The film has many such bad but enjoyable scenes – an electric guitar that literally electrocutes, Jimmy developing discophobia and screaming in agony when he touches his guitar, Rajesh Khanna showing up out of the blue to perform a double twisting flying somersault from twenty feet away to save Jimmy and the bad guys just mowing down the audience with a machine gun. Of course, during the disco period I think a lot of us would have liked to have done the same!

Add to this, the very fun dance numbers with the flashing lights, the spinning disco balls, the wonderful background dancers in tinsel and the disco beat. The music is actually very catchy  – some seven songs and each one of them a little pop delight. I had come across the music first and enjoyed it so much that I finally had to see the film – and from nearly the first scene to the last I had a big silly goofy smile on my face that returns each time I think of Sam and his female partner (squeezed into her hotpants like an overstuffed sausage) singing “Bang Bang” or Jimmy with some weird little Batman mask around his forehead crooning “I am a Disco Dancer”.

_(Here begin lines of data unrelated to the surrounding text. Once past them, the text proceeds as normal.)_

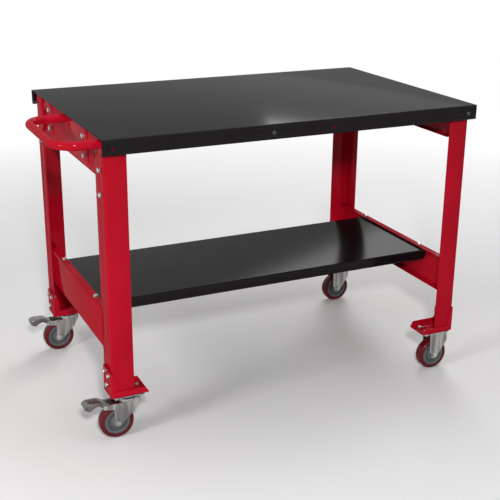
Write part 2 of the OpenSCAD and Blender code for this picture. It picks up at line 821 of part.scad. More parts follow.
module tyre(x) translate([x, 0, axle_z]) rotate([90, 0, 0]) rotate_extrude() difference() {
    r = 6;
    translate([core_d / 2, -wheel_w / 2]) square([(wheel_d - core_d) / 2, wheel_w]);
    for (side = [-1, 1]) translate([wheel_d / 2 - r, side * (wheel_w / 2 - r)]) difference() {
        translate([0, side > 0 ? 0 : -r - 1]) square([r + 1, r + 1]);
        circle(r = r);
    }
}

// Plastic centre: a rim, a thin web set back on both sides and a hub
module wheel_centre(x) translate([x, 0, axle_z]) rotate([90, 0, 0]) rotate_extrude() {
    hub_half = cheek_y - side_gap;
    rim_in = core_d / 2 - 10;
    half = wheel_w / 2 - 2;
    polygon([
        [sleeve_r, -hub_half], [14, -hub_half], [14, -half + 1], [21, -half + 1], [21, -5], [rim_in, -5],
        [rim_in, -half + 2], [core_d / 2 - 2, -half], [core_d / 2, -half], [core_d / 2, half],
        [core_d / 2 - 2, half], [rim_in, half - 2], [rim_in, 5], [21, 5], [21, half - 1], [14, half - 1],
        [14, hub_half], [sleeve_r, hub_half]
    ]);
}

// Steel sleeve pressed into the hub, which turns on the axle bolt
module sleeve(x) {
    l = 2 * (cheek_y - side_gap / 2);
    translate([x, l / 2, axle_z]) rotate([90, 0, 0]) difference() {
        cylinder(r = sleeve_r, h = l);
        translate([0, 0, -1]) cylinder(r = bolt_d / 2 + run_gap, h = l + 2);
    }
}

// Fixed casters

// The cheeks stop short of the outer bolts, whose heads sit in the notch above them
module fixed_cheek_outline() {
    difference() {
        union() {
            polygon([
                [-20, plate_under + tiny], [notch_x, plate_under + tiny], [notch_x, plate_under - notch_h],
                [46, plate_under - notch_h], [46, plate_under - 36], [12, axle_z - 6],
                [-6, axle_z - 8], [-19, axle_z + 14]
            ]);
            translate([0, axle_z]) circle(r = boss_r);
        }
        translate([0, axle_z]) circle(r = bolt_d / 2 + thread_gap);
    }
}

module fixed_fork() difference() {
    union() {
        caster_plate();
        for (y = [-cheek_y - caster_t / 2, cheek_y + caster_t / 2])
            translate([0, y, 0]) across(caster_t) fixed_cheek_outline();
        cheek_ribs([[-8, axle_z + 16], [14, axle_z + 16]], plate_under + tiny);
        translate([-20, -cheek_y - tiny, plate_under - caster_t])
            cube([notch_x + 20, 2 * cheek_y + 2 * tiny, caster_t + tiny]);
    }
    caster_plate_holes();
}

module fl_top_plate() color(zinc) at_caster(false, false) top_plate();
module fl_ball_ring() color(zinc) at_caster(false, false) ball_ring();
module fl_fork() color(zinc) at_caster(false, false) swivel_fork();
module fl_king_pin() color(zinc) at_caster(false, false) king_pin();
module fl_pedal() color(zinc) at_caster(false, false) pedal();
module fl_pedal_pin() color(zinc) at_caster(false, false) pedal_pin();
module fl_brake_shoe() color(zinc) at_caster(false, false) brake_shoe();
module fl_axle_bolt() color(zinc) at_caster(false, false) axle_bolt(-trail);
module fl_tyre() color(oxblood) at_caster(false, false) tyre(-trail);
module fl_wheel_centre() color(grey) at_caster(false, false) wheel_centre(-trail);
module fl_sleeve() color(zinc) at_caster(false, false) sleeve(-trail);

module bl_top_plate() color(zinc) at_caster(false, true) top_plate();
module bl_ball_ring() color(zinc) at_caster(false, true) ball_ring();
module bl_fork() color(zinc) at_caster(false, true) swivel_fork();
module bl_king_pin() color(zinc) at_caster(false, true) king_pin();
module bl_pedal() color(zinc) at_caster(false, true) pedal();
module bl_pedal_pin() color(zinc) at_caster(false, true) pedal_pin();
module bl_brake_shoe() color(zinc) at_caster(false, true) brake_shoe();
module bl_axle_bolt() color(zinc) at_caster(false, true) axle_bolt(-trail);
module bl_tyre() color(oxblood) at_caster(false, true) tyre(-trail);
module bl_wheel_centre() color(grey) at_caster(false, true) wheel_centre(-trail);
module bl_sleeve() color(zinc) at_caster(false, true) sleeve(-trail);

module fr_fork() color(zinc) at_caster(true, false) flip([1, 0, 0], true) fixed_fork();
module fr_axle_bolt() color(zinc) at_caster(true, false) axle_bolt(0);
module fr_tyre() color(oxblood) at_caster(true, false) tyre(0);
module fr_wheel_centre() color(grey) at_caster(true, false) wheel_centre(0);
module fr_sleeve() color(zinc) at_caster(true, false) sleeve(0);

module br_fork() color(zinc) at_caster(true, true) flip([1, 0, 0], true) fixed_fork();
module br_axle_bolt() color(zinc) at_caster(true, true) axle_bolt(0);
module br_tyre() color(oxblood) at_caster(true, true) tyre(0);
module br_wheel_centre() color(grey) at_caster(true, true) wheel_centre(0);
module br_sleeve() color(zinc) at_caster(true, true) sleeve(0);

worktop_panel();
rib_left();
rib_right();
bearer_front();
bearer_back();
leg_front_left();
leg_back_left();
leg_front_right();
leg_back_right();
end_plate_left();
end_plate_right();
push_handle();
handle_fixings();
lower_rail_left();
lower_rail_right();
shelf_panel();
shelf_stiffener();
shoe_front_left();
shoe_back_left();
shoe_front_right();
shoe_back_right();
bearer_bolts();
leg_bolts();
shelf_bolts();
shoe_bolts();
caster_bolts();
skirt_screws();
fl_top_plate();
fl_ball_ring();
fl_fork();
fl_king_pin();
fl_pedal();
fl_pedal_pin();
fl_brake_shoe();
fl_axle_bolt();
fl_tyre();
fl_wheel_centre();
fl_sleeve();
bl_top_plate();
bl_ball_ring();
bl_fork();
bl_king_pin();
bl_pedal();
bl_pedal_pin();
bl_brake_shoe();
bl_axle_bolt();
bl_tyre();
bl_wheel_centre();
bl_sleeve();
fr_fork();
fr_axle_bolt();
fr_tyre();
fr_wheel_centre();
fr_sleeve();
br_fork();
br_axle_bolt();
br_tyre();
br_wheel_centre();
br_sleeve();
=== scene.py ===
# %% [markdown]
# A mobile workbench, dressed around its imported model.
# The model gives every piece its real size and place. This script gives the pieces their finish:
# red powder coat on the frame, glossy black on the worktop and shelf, zinc plate on the casters
# and bolts, grey plastic wheel centres and oxblood tyres. Lengths are in metres, +Z is up, the
# front of the bench is at -Y and its push handle is at -X.

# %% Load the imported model
import json
from math import cos, pi, radians

import bpy
from mathutils import Matrix, Vector

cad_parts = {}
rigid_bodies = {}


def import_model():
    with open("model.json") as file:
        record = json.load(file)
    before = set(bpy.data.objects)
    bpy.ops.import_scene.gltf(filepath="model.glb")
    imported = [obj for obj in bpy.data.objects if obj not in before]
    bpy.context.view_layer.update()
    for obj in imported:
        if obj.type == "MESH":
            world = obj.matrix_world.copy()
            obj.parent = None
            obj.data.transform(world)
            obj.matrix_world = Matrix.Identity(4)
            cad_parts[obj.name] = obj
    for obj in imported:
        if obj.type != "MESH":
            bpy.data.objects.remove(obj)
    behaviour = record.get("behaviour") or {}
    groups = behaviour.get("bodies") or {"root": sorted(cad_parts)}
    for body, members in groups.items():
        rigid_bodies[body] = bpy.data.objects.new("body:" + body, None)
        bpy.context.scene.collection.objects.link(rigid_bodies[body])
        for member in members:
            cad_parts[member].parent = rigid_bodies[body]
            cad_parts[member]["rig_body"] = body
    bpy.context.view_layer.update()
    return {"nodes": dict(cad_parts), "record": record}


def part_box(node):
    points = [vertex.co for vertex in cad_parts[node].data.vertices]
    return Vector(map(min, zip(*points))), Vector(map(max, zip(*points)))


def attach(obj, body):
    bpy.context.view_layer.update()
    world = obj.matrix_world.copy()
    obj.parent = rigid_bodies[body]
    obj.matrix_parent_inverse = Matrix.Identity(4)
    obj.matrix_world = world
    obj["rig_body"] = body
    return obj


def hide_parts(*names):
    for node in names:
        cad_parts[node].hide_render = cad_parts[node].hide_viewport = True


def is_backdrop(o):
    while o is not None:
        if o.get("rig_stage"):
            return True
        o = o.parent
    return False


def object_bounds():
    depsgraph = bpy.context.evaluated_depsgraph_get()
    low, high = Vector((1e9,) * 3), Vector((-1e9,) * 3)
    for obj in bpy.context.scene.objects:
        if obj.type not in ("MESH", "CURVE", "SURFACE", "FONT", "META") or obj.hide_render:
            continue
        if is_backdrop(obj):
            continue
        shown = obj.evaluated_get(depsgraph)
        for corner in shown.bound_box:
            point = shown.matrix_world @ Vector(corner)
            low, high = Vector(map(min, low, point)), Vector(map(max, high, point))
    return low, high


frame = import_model()
MM = 0.001

# %% [markdown]
# The camera comes first, so that everything after it can be judged against the photograph. Its
# place was worked out from the bench's known corners: it stands 2.8 m in front of the bench and
# to the left, 1.5 m up, and looks down by about 20 degrees. A camera turned by its yaw, then its
# pitch, then a slight roll is easier to read than a target to track.

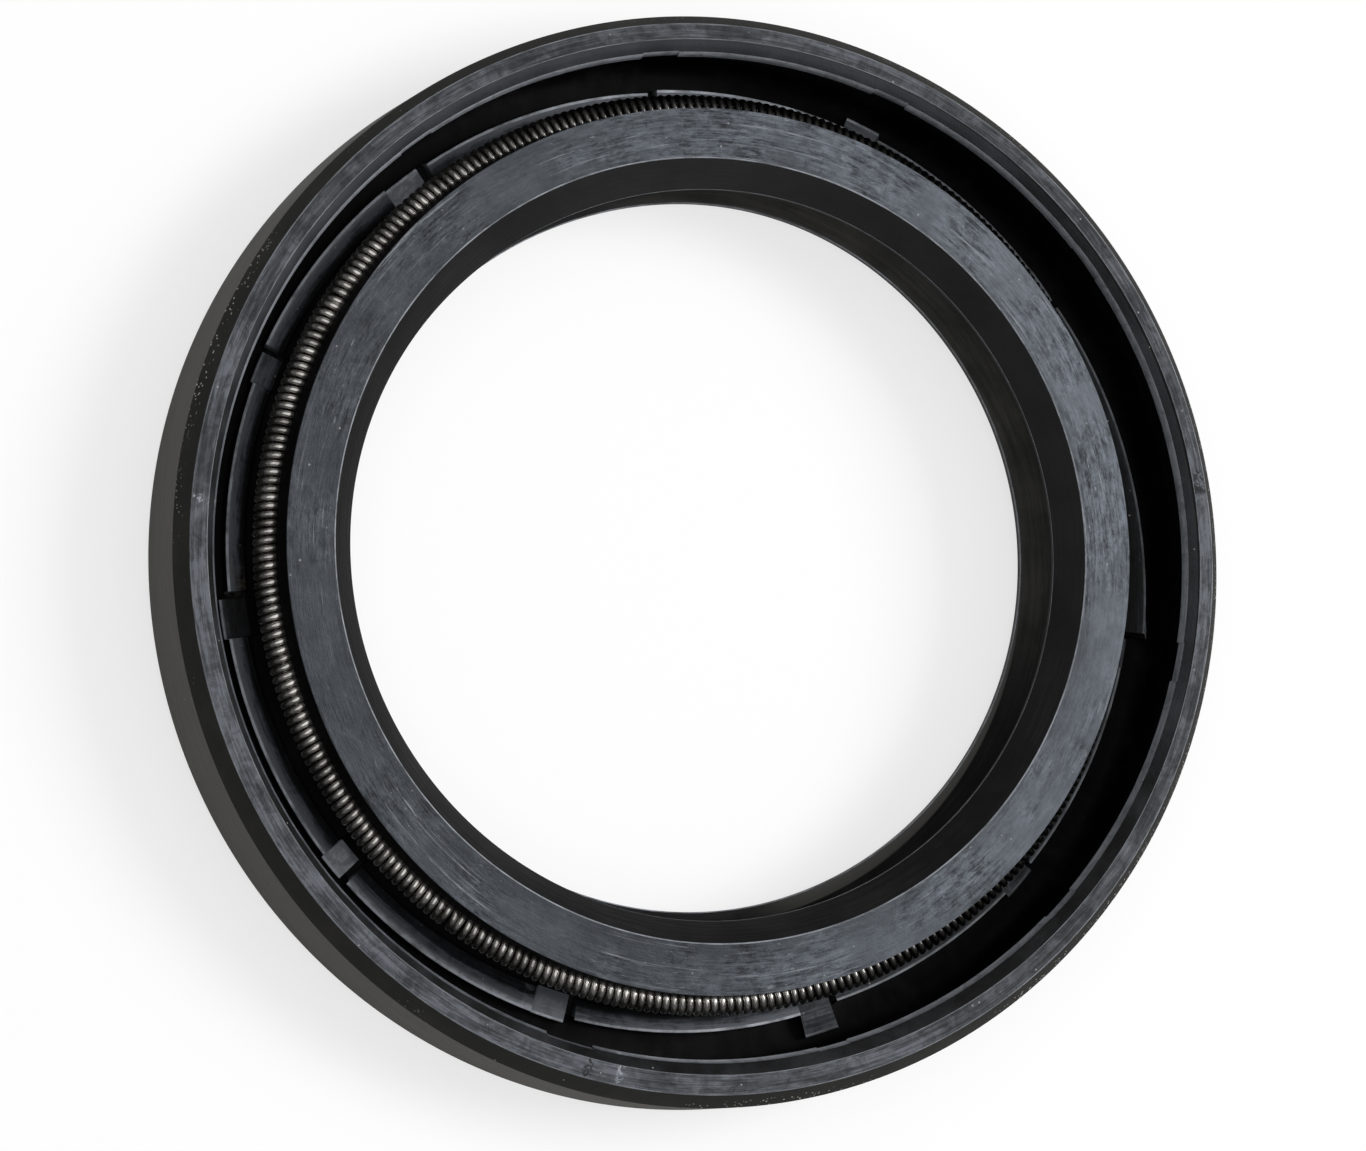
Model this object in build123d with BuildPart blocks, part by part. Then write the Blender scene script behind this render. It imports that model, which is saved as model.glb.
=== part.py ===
from build123d import *
from math import cos, pi, radians, sin, sqrt
import os

# Radial shaft seal, 45 x 65 x 8 mm, with a rubber-covered steel case, a spring-loaded
# sealing lip and a second lip against dust.
# It lies on its back (air-side) face: z = 0 is that face, z up is the oil side, and the
# Z axis is the axis of the shaft.  All sizes are in millimetres.

# ---------------------------------------------------------------- overall sizes
shaft_radius = 22.5            # the shaft the seal runs on
section_height = 10.0          # from the shaft to the housing
case_width = 8.0               # back face to front face, the seal's nominal width
front_chamfer_height = 1.25    # lead-in chamfer on the oil side
front_chamfer_depth = 0.75
back_chamfer_height = 0.9      # lead-in chamfer on the air side
back_chamfer_depth = 0.6
outer_rubber = 1.15            # rubber between the steel case and the housing
back_rubber = 0.5              # rubber under the case flange
front_rubber = 1.1             # rubber over the edge of the case

housing_radius = shaft_radius + section_height

# ---------------------------------------------------------------- steel case
steel_thickness = 1.1
case_inner_bend = 1.2          # inside radius where the wall turns into the flange

case_outside = housing_radius - outer_rubber
case_inside = case_outside - steel_thickness
case_top = case_width - front_rubber
flange_under = back_rubber
flange_top = flange_under + steel_thickness
case_outer_bend = case_inner_bend + steel_thickness

# ---------------------------------------------------------------- front rim
face_width = 1.0               # flat ring on the oil side
bevel_width = 0.55             # bevel from the flat ring to the mouth
bevel_drop = 0.45
lining_thickness = 0.3         # rubber that turns down inside the case wall
lining_height = 1.65           # how far the lining reaches below the bevel
mouth_round = 0.2              # rounding where the bevel meets the lining

face_outer = housing_radius - front_chamfer_depth
face_inner = face_outer - face_width
mouth_radius = case_inside - lining_thickness
mouth_top = case_width - bevel_drop
lining_end = mouth_top - lining_height

# ---------------------------------------------------------------- lip head
lip_interference = 0.65        # the free sealing edge is this much inside the shaft surface
seal_height = 7.1              # middle of the contact band
seal_band = 0.3                # height of the contact band
oil_cone_reach = 1.4           # from the sealing edge out to the lip face
lip_face_width = 2.9           # the broad trimmed face of the lip
head_inner_top = 9.05
head_outer_top = 8.45
air_cone_reach = 1.5           # from the sealing edge out to the lower end of the air-side cone
air_cone_height = 4.2
membrane_set_back = 0.45       # thinnest part of the flexing web
membrane_height = 3.15
membrane_thickness = 1.15
web_foot_thickness = 1.55
web_foot_height = 3.0
neck_drop = 0.38               # from the spring's groove lip down to the web

seal_radius = shaft_radius - lip_interference
head_inner = seal_radius + oil_cone_reach
head_outer = head_inner + lip_face_width
air_cone_radius = seal_radius + air_cone_reach
membrane_inner = air_cone_radius + membrane_set_back
web_outer_high = membrane_inner + membrane_thickness
web_outer_low = membrane_inner + web_foot_thickness

# ---------------------------------------------------------------- garter spring
coil_radius = 0.925            # half the outside diameter of the coil
wire_pitch = 0.495             # close-wound wire, stretched a little round the lip
wire_relief = 0.17             # depth of the hollow between two turns
spring_overhang = 0.25         # the coil's centre line stands out past the lip face
spring_height = 6.05
coil_sides = 8
groove_clearance = 0.03        # between the coil and its groove
groove_lip_inset = 0.15        # the edge that keeps the spring in stands in past the lip face
groove_lip_drop = 0.45

spring_radius = head_outer + spring_overhang
groove_radius = coil_radius + groove_clearance
groove_bottom = spring_radius - groove_radius
groove_lip_radius = head_outer - groove_lip_inset
turn_count = round(2 * pi * spring_radius / wire_pitch)

# ---------------------------------------------------------------- flange and its ring
flange_cover = 0.55            # rubber between the web and the end of the steel flange
flex_floor_inset = 0.4         # bottom of the hollow between the lip and the ring
flex_floor_cover = 0.5         # rubber left over the steel there
ring_width = 2.1               # from the hollow out to the sharp edge of the ring
ring_crest = 1.15              # height of that edge above the steel
ring_crest_width = 0.9
ring_crest_fall = 0.2

flange_end_radius = web_outer_low + flange_cover
flex_floor_radius = flange_end_radius + flex_floor_inset
flex_floor = flange_top + flex_floor_cover
ring_outer = flex_floor_radius + ring_width
ring_top = flange_top + ring_crest

# ---------------------------------------------------------------- dust lip and heel
dust_interference = 1.1        # the free tip of the dust lip is this much inside the shaft
dust_top = 1.95                # upper edge of the tip
dust_tip_height = 0.45
dust_land = 0.7                # flat on top of the tip
dust_lip_length = 1.95
dust_root_height = 2.5
dust_under_height = 0.75       # underside where the lip leaves the heel
heel_width = 0.95
heel_height = 0.45
heel_bevel = 0.8

dust_radius = shaft_radius - dust_interference
dust_root_radius = dust_radius + dust_lip_length
heel_radius = dust_root_radius + heel_width
back_inner_radius = heel_radius + heel_bevel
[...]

The DVD has no English subtitles (since I wrote this review a version with subs from Bollywood Entertainment has come out) but that truly doesn’t matter a whole lot and makes the occasional English phrase really stand out – “Jimmy I hate you. You coward. I hate you Jimmy” which translated into any language means " I love you, you big lug".

My rating for this film: This is a tough call - 6.0 on the technical/film level - 9.0 on the pleasure meter!

Note - I looked for some information on the film and found this article about the composer (only accessible I think with Explorer), but it mentions that Disco Dancer was actually very popular in India and began a disco craze and made Mithun a huge dancing and film star!